The growth rate has definitely slowed down because of which opportunities in the industry, especially for new recruitment, is down, Infosys co-founder Kris Gopalakrishnan said.
"Because, when the growth rate comes down, there is less need of new people. Second, the opportunities for promotion are also less because you don't need more people.
"You don't need people at the higher level because there is no upward movement," the former CEO of the Bengaluru-headquartered IT major told PTI in an interview.
"I haven't seen or heard anything about massive layoffs. There is always tightening of promotion process and I think that will happen automatically," he said.
"Promotions are going to be tighter. (Performance) evaluations are going to be more tougher," said the Chairman of Axilor Ventures, an early stage startup accelerator and venture fund.
But Gopalakrishnan said such developments are natural in the sector as they have happened in the past -- after the internet bubble burst in 2001 and the 2008 financial crisis.
There are multiple factors affecting the IT industry now -- growth slowing down because economies in which Indian companies operate -- the US, Europe -- are slowing down and, secondly, because of the "base effect" as the industry is very large now, and also because of uncertainty on the Visa front.
Asked about some reports on efforts to prop up a union in the IT industry, he said he firmly believes that employees in the sector are "well paid, very well taken care off, (and) they already have choices (to change jobs)."
"For me, forming a union (in the IT industry) is a bad idea. Union may make sense when you are working in a factory.
This (IT industry) is not that, people have choices, (they are) very well paid," the former president of Confederation of Indian Industry (CII) said.
On Infosys co-founder N R Narayana Murthy's statement that IT companies can protect the jobs of youngsters if senior executives take pay cuts, Gopalakrishnan said, "I don't see massive layoffs or anything like that.

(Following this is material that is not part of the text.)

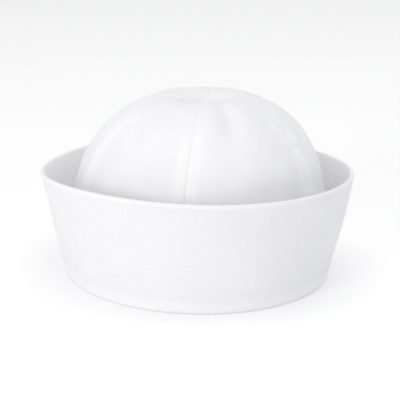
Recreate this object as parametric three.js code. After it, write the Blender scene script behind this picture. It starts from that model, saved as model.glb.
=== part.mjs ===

So, I don't want to comment on that."
Regarding job opportunities in the IT sector, he said, "There is still requirement for people with major sciences, (skills in) artificial intelligence, new paradigms on the mobile platform, on IoT: this is an industry that's always looking for talent with right technical capability."
On if he expects "protectionist tendencies" to persist in the US and Europe, two key markets of Indian IT companies, Gopalakrishnan said, "I believe it's part of the cycle because all economies are growing, without creating new jobs. There is a tendency to protect jobs."
"Having said that, if you see data from the US, there are 600,000 unfilled jobs in IT sector. People with right skills will get recruited," he said.
"I also believe that companies (in the US) are finding it difficult to recruit right people and they will come to India and set up operations by themselves. So, the IT back-offices will continue to move to India, whether in an outsourced model and direct model," he added.